The first collection I remember having was marbles. When I was six, seven and eight years old I had a coffee tin full of them. I didn't play the "game" of marbles with them. Instead I spent my time sorting them, over and over - sometimes by size, sometimes by color, sometimes by type, sometimes by condition - and then admiring them. As a kid, in addition to marbles, I also collected rocks and minerals, autographs, postage stamps, coins, pen pals and post cards. Later in life I spent time, energy and even some money collecting miniatures, sand samples from around the world, small antique bottles (in which I keep the sand), and milk bottles.
And then there are the hobbies and crafts that I've fallen in-and-out-of-love with. When the kids were little I tried sewing; but that only lasted until the boys graduated into blue jeans and t-shirts. I also dabbled in piano lessons, calligraphy, candle-making, knitting, crocheting, embroidery, quilting, macrame, gardening (short-lived!), cake decorating (this one I pretty well mastered, before giving it up), dollhouse construction (which explains the "miniatures" collection), gingerbread house construction (about 4 Christmases running), scrapbooking, beading, American sign language, all things Japanese, writing and photography (I'm still "in" these last two - at least this morning!).

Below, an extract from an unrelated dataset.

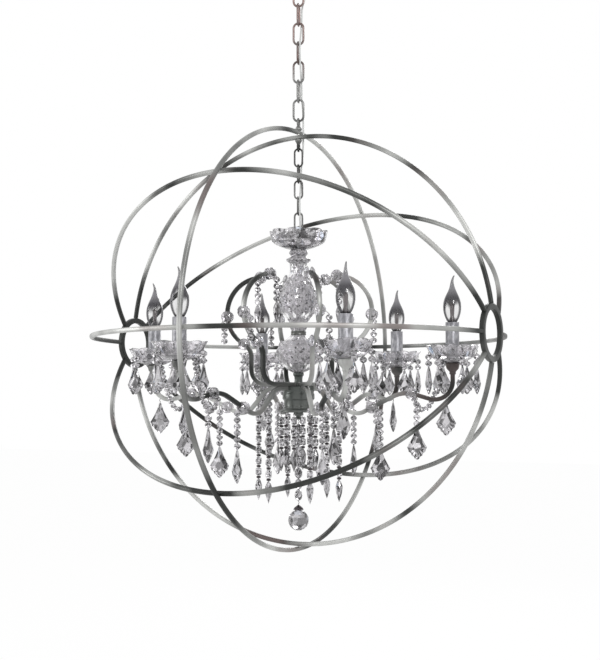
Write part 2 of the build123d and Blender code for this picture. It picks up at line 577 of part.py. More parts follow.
def underside(reach):
    """Height of the arm's lower face where it passes this far from the centre."""
    for near, far in zip(arm_corners, arm_corners[1:]):
        if near.X <= reach < far.X:
            slope = (far.Y - near.Y) / (far.X - near.X)
            return near.Y + slope * (reach - near.X) - ARM_BAR / 2 * sqrt(1 + slope**2)


def dish_under(reach):
    """Height of a candle dish's outer face this far from its candle."""
    corners = [(DISH_FOOT_OD / 2, 0), (DISH_HIP * DISH_OD / 2, HIP_HEIGHT * DISH_HEIGHT),
               (DISH_OD / 2, DISH_HEIGHT)]
    near, far = corners[:2] if reach < corners[1][0] else corners[1:]
    return dish_foot + near[1] + (far[1] - near[1]) * (reach - near[0]) / (far[0] - near[0])


def from_rosette(spot, side_step):
    """A short hook from a rosette's face, and the point that it holds."""
    face = (spot.X, rosette_face, spot.Y)
    held = (spot.X, rosette_face + side_step, spot.Y - side_step)
    return bead_between(face, held, HOOK_WIDTH), held


festoon_top = (CANDLE_CIRCLE - FESTOON_IN, rosette_face + RONDELLE_OD / 2)
reach = hypot(FESTOON_IN, festoon_top[1])
start = Vector(festoon_top[0], festoon_top[1], dish_under(reach) - HANG_GAP)
end = Vector(arm_spots[1].X, rosette_face + RONDELLE_OD / 2, arm_spots[1].Y - RONDELLE_OD / 2)


def festoon_point(share):
    """A point of the hanging bead string, by share of its span."""
    return start + (end - start) * share - Vector(0, 0, 4 * FESTOON_SAG * share * (1 - share))


fine = [festoon_point(k / 200) for k in range(201)]
run = [0.0]
for a, b in zip(fine, fine[1:]):
    run.append(run[-1] + (b - a).length)
festoon_count = round(run[-1] / RONDELLE_LENGTH)
knots = []
for k in range(festoon_count + 1):
    want = run[-1] * k / festoon_count
    knots.append(fine[min(range(len(run)), key=lambda i: abs(run[i] - want))])
festoon = [bead_between(a, b, RONDELLE_OD) for a, b in zip(knots, knots[1:])]
festoon.append(from_rosette(arm_spots[1], RONDELLE_OD / 2)[0])
save("festoons", on_arms(festoon))
print("festoon", festoon_count, "beads, length", round(run[-1], 1))

drops = []
drop_reach = DISH_OD / 2 - DISH_DROP_INSET - DISH_WALL / 2
for k in range(DISH_DROP_COUNT):
    turn = 360.0 / DISH_DROP_COUNT * k
    x, y = drop_reach * cos(radians(turn)), drop_reach * sin(radians(turn))
    top = (x, y, dish_under(drop_reach) - HANG_GAP)
    strand, low = hanging(top, [hook(), beads(DISH_DROP_BEAD_COUNT)])
    drops += [at_candle(bead) for bead in strand]
    drops.append(at_candle(kite(DISH_KITE_WIDTH, DISH_KITE_LENGTH, low, turn + 90)))
save("bobeche_drops", on_arms(drops))

drops = []
for inset, count in zip(ARM_DROP_INSETS, ARM_DROP_BEAD_COUNTS):
    reach = CANDLE_CIRCLE - inset
    strand, low = hanging((reach, 0, underside(reach)), [hook(), beads(count)])
    drops += strand + [kite(KITE_WIDTH, KITE_LENGTH, low, 20.0)]
save("arm_drops", on_arms(drops))

drops = []
for spot, is_top in ((scroll_spots[2], True), (scroll_spots[1], False)):
    held_by, held = from_rosette(spot, BEAD_OD / 2 + 0.5)
    strand, low = hanging(held, [beads(SCROLL_DROP_BEAD_COUNT)])
    drops += [held_by] + strand + ([spear(low)] if is_top else [])
save("scroll_drops", on_arms(drops))

strand_top = underside(HUB_STRAND_CIRCLE) - SWING_GAP
strand, low = hanging((HUB_STRAND_CIRCLE, 0, strand_top),
                      [hook(), beads(1)] + baguettes(HUB_STRAND_COUNT))
strand.append(spear(low))
for k in range(ARM_COUNT):
    save(f"hub_strand_{k + 1}", [Rot(0, 0, FIXTURE_TURN + 360.0 / ARM_COUNT * k) * s for s in strand])
strand, low = hanging((INNER_STRAND_CIRCLE, 0, hub_foot), [hook()] + baguettes(INNER_STRAND_COUNT))
strand.append(spear(low))
save("inner_strands", [c for s in strand for c in around(s, ARM_COUNT, FIXTURE_TURN + 30)])

centre_bead = (CENTRE_BEAD_LENGTH, CENTRE_BEAD_OD, ROSETTE_SIDE_COUNT, 0.5, CENTRE_BEAD_COUNT)
centre, low = hanging((0, 0, finial_foot - SWING_GAP), [hook(), centre_bead, hook()])
cap_top = low[2]
cap_foot = cap_top - CENTRE_CAP_HEIGHT
centre.append(faceted([[(0.0, 0.0, cap_top)], level_ring(CENTRE_CAP_OD / 2, cap_foot, scallop=2.0)]))
half = CENTRE_BALL_OD / 2
ball_middle = cap_foot - half
ball_rings = [[(0.0, 0.0, ball_middle - half)]]
for tilt in (-50.0, -17.0, 17.0, 50.0):
    ball_rings.append(level_ring(half * cos(radians(tilt)), ball_middle + half * sin(radians(tilt)), 10))
ball_rings.append([(0.0, 0.0, cap_foot)])
centre.append(faceted(ball_rings))
save("centre_drop", centre)

# ---- lamp wire --------------------------------------------------------------------------
LAY_OUT, LAY_SIDE, LAY_HALF = 4.5, 10.0, 14.0                # beside the upper links
INNER_OUT, INNER_SIDE, INNER_HALF = 3.85, 8.0, 11.0          # beside the inner links
CROSSING = 7.0                                               # beside both bars of the crossing


def crossing_point(z):
    """The wire's place beside the hanger, in the chain's frame."""
    turn = radians(-CHAIN_TURN)
    x = CROSSING * (cos(turn) - sin(turn))
    y = CROSSING * (sin(turn) + cos(turn))
    return x, y, z


route = [(BUSHING_OFFSET, 0, -CANOPY_DEPTH + 8), (BUSHING_OFFSET, 0, -CANOPY_DEPTH - 16),
         (12.0, 8.0, link_middles[0] - 3)]
side = 1
for k in range(1, LINK_COUNT, 2):
    route += [(LAY_OUT, side * LAY_SIDE, link_middles[k] + LAY_HALF),
              (LAY_OUT, side * LAY_SIDE, link_middles[k] - LAY_HALF)]
    side = -side
route += [(7.5, 10.5, hanger_eye + 22), crossing_point(hanger_eye - 9),
          crossing_point(lower_seat - 6), (7.0, 8.0, lower_eye - 16)]
side = 1
for k in range(1, INNER_COUNT, 2):
    route += [(INNER_OUT, side * INNER_SIDE, inner_middles[k] + INNER_HALF),
              (INNER_OUT, side * INNER_SIDE, inner_middles[k] - INNER_HALF)]
    side = -side
route += [(*column_wire_exit, flange_top + 16), (*column_wire_exit, flange_top - 4)]
points = [Vector(*p) for p in route]
radii = []
for a, b, c in zip(points, points[1:], points[2:]):
    turn = radians((b - a).get_angle(c - b))
    radii.append(0.45 * min((b - a).length, (c - b).length) / tan(turn / 2))
print("wire radii", [round(r, 1) for r in radii])
wire_path = FilletPolyline(*points, radius=radii)
section = Plane(origin=wire_path @ 0, z_dir=wire_path % 0) * RegularPolygon(WIRE_OD / 2, WIRE_SIDE_COUNT)
lamp_wire = Rot(0, 0, CHAIN_TURN) * sweep(section, path=wire_path)
print("wire length", round(wire_path.length, 1), "volume share",
      round(lamp_wire.volume / (section.area * wire_path.length), 4))
save("lamp_wire", [lamp_wire])
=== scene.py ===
from math import asin, atan2, cos, degrees, hypot, pi, radians, sin, sqrt, tan

import bmesh
import bpy
from mathutils import Matrix, Vector


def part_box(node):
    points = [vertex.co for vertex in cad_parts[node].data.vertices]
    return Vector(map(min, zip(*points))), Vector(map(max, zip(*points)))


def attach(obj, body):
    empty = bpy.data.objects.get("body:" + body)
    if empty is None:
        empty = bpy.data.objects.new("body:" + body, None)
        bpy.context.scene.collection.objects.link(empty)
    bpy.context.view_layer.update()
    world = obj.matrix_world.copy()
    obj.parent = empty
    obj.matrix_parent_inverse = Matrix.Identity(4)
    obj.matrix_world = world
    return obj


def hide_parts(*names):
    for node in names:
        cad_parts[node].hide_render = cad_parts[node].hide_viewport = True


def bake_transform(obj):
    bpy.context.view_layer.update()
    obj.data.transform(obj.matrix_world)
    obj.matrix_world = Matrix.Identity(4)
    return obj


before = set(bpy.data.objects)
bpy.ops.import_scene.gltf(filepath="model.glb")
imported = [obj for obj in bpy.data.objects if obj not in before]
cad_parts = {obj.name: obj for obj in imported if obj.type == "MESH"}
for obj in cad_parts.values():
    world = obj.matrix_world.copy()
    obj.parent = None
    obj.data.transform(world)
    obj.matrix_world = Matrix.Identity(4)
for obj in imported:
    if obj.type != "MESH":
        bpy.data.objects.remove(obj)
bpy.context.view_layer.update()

# Looks of the orb chandelier, over the frame's solids. Lengths are millimetres until a mesh is
# made, +Z is up, and the origin is at the ceiling. +X runs through the cage's open end rings.

MM = 0.001


def corner(node, side):
    """The lowest (0) or highest (1) corner of a frame node, in millimetres."""
    return Vector(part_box(node)[side]) / MM


def ends(node):
    """The lowest and highest levels of a frame node."""
    return corner(node, 0).z, corner(node, 1).z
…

There's no doubt that there's a pattern in my life. I can't resist learning and doing new things, but I don't seem to have the tenacity to stay with them for life. (Oh, no! Maybe Tim's ADD tendencies came from me!)What if I had chosen one of those hobbies, stayed with it for life, mastered it and become an "expert"? Someone might have written a book about me. I might have been interviewed on a TV talk show. I might have my own art gallery. There might be trophies on my mantle . . . Or, maybe, I'd have become a pretty boring person to be around. Having worked 13 years in the university system, I've known quite a few one-dimensional experts and, despite their mastery of the subject, they can be pretty boring, and sometimes unapproachable, unless you're also interested in their passion.
So maybe having this tendency toward capriciousness has not been such a bad thing. Maybe it has given me commonalities with more people. Maybe my personality has a little more sparkle and color because of all the things I've touched and sampled; and for which I've entertained a passion, whether or not it endured.
And it means I'm always looking to the future with anticipation, and asking, "What's next?"